By Tom Larsen
Artist Janda Grove is a North American Expat who lives in Cuenca. She has created an impressive portfolio of work, primarily using oils on canvas, linen or gessoed boards. She is also an accomplished photographer. Her latest initiative, Transferencia: Impressions of Our City, in collaboration with women expats is perhaps her most imaginative and ambitious. It is a project by women for the benefit of women.
The project began in May of 2022. It grew out of an idea, a scribble in the art studio, a combination of rarely — or maybe never before used — materials: oil pastels on vellum. As Janda experimented and worked with the materials, the idea of making rubbings of the architectural designs in the historic center of Cuenca emerged. The vellum is thin, so it is suitable for capturing the texture and line of something underneath. The oil pastels are soft, with rich colors, and can be overlaid, blended, smudged, and “washed out” to softness.
Realizing that there is a potential for creating a large body of work in Cuenca, she decided to recruit other artists and artistic friends. They all agreed that the best motivation would be to raise funds for the Mujeres Con Éxito, a foundation in Cuenca. Mujeres Con Éxito houses, counsels, trains and supports women and children who have been forced to leave abusive home situations.
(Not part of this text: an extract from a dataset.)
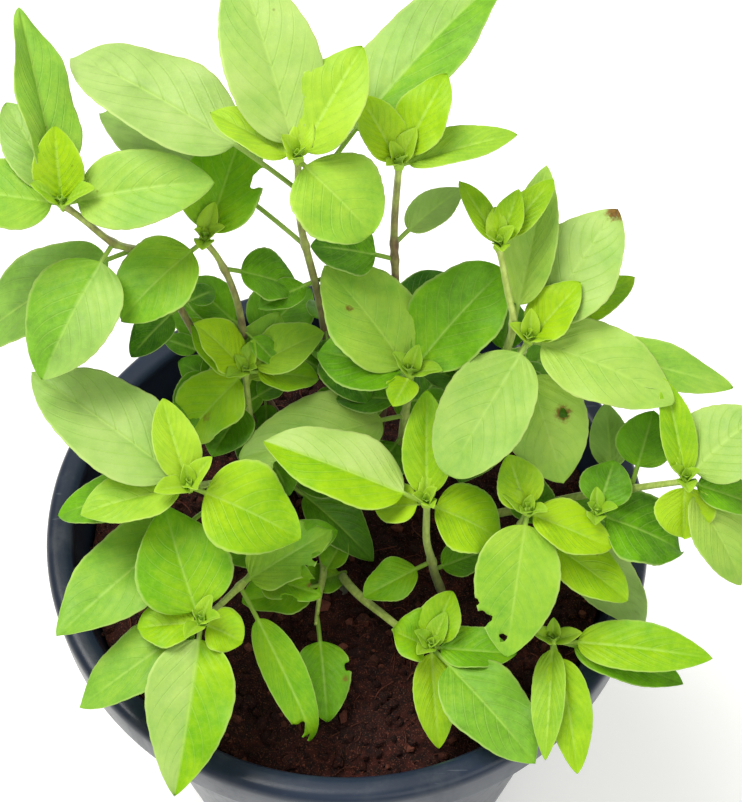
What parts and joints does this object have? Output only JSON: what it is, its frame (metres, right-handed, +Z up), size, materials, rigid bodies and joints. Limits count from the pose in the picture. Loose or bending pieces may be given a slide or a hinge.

In the artist’s words: “The project goals are: “Raise money for the foundation — we will Donate All Proceeds. Have fun making Art — it really is fun, and drawing is not required because the designs already exist.”
She continues: “Observe and learn more about our beautiful city — seeing things in a new way — iron work, tile patterns, carved doors, manhole covers, and signs. Going to areas of the city not always visited. We hope to have rubbings from all areas of historic Cuenca.”
Another goal, she says, is to “Create “Community Connections among the women working together and those we meet and connect with through the process of creating the art, working with the Mujeres Con Éxito, and creating an exhibition and finding spaces where large gallery commissions can be waived so that we can give more to the foundation.”
The group is meeting monthly to share the work they have done, learning from each other, sharing techniques, good areas to find designs, and brainstorming about how best to show the work and raise money for Mujeres Con Éxito.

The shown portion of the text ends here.